Nobody's Baby But Mine
- Author: Susan Elizabeth Phillips
- Language: English
- Genre: Contemporary romance
- Publisher: Avon Books
- Publication date: 1997
- Media type: Print
- Preceded by: Kiss an Angel
- Followed by: Dream a Little Dream

= Nobody's Baby But Mine =

Book by Susan Elizabeth Phillips

Nobody's Baby But Mine is a romance novel written by Susan Elizabeth Phillips and published in 1997. It may be categorized as baby love romance. It is the third book in her Chicago Stars series.

==Plot summary==
Physics professor Jane Darlington decides on her 34th birthday that the time has come to have the baby that she's always wanted, even though there's no man in her life. Hoping to help the child avoid her own social awkwardness as a result of her high intelligence, she seeks out a father who's on the stupid side, hoping the combination will produce a child of normal intelligence.
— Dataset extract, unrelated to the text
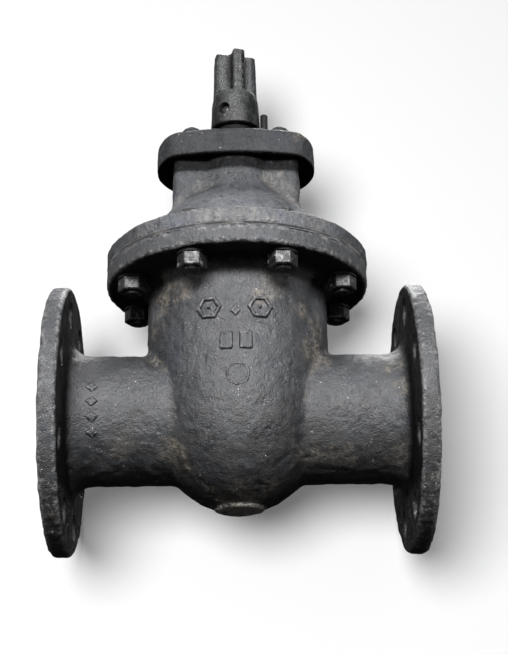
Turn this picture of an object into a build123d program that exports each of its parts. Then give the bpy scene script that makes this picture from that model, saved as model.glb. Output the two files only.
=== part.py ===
from build123d import *
import os, math

# Flanged wedge gate valve, standing with its gate open.
# X runs along the pipe bore, Y across it, Z up the stem; the origin is the centre of the bore.
# "Left" pieces lie at -X and "right" pieces at +X.

os.makedirs("parts", exist_ok=True)
CUT = Mode.SUBTRACT
SIDES = (-1, 1)

# ---------------------------------------------------------------- driving dimensions (mm)
# pipe stubs and pipe flanges
BORE_R = 40.0
PIPE_R = 48.6
HALF_LENGTH = 140.0                   # half of the face-to-face length
FLANGE_R = 100.0
FLANGE_BACK, FLANGE_FRONT = 123.9, 137.3   # distances from the centre along X
RAISED_FACE_R = 67.0
PIPE_BOLT_CIRCLE, PIPE_BOLT_COUNT, PIPE_BOLT_HOLE_R = 160.0, 8, 9.5

# chamber, body top flange and bonnet flange
CHAMBER_R, CAVITY_R = 68.3, 59.3
ROUND_Z = 58.0                        # above this height the chamber is a plain round wall
TOP_FLANGE_R = 100.2
BODY_FLANGE_Z, BODY_TOP_Z = 102.2, 116.0
GASKET_THICKNESS = 1.6
BONNET_Z = BODY_TOP_Z + GASKET_THICKNESS
BONNET_FLANGE_TOP_Z = 130.1
BONNET_BOLT_CIRCLE, BONNET_BOLT_COUNT, BONNET_BOLT_HOLE_R = 170.0, 8, 6.75
BOLT_HEAD_Z = 127.0                   # sunk spot face under each bolt head
M12_HEX_R = 9.5                       # half the width across flats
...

As she doesn't want to use a sperm bank, she settles on famous Chicago Stars quarterback Cal Bonner. After tricking Cal into believing she is a prostitute, Jane manages to become pregnant, at the second attempt, with help from a sabotaged condom. However, Cal turns out to be much smarter than she thought. He also doesn't want to have a child out of wedlock. The book ends with the two happily married.

==Reception and awards==
It was the 1998 RITA Awards Best Novel winner.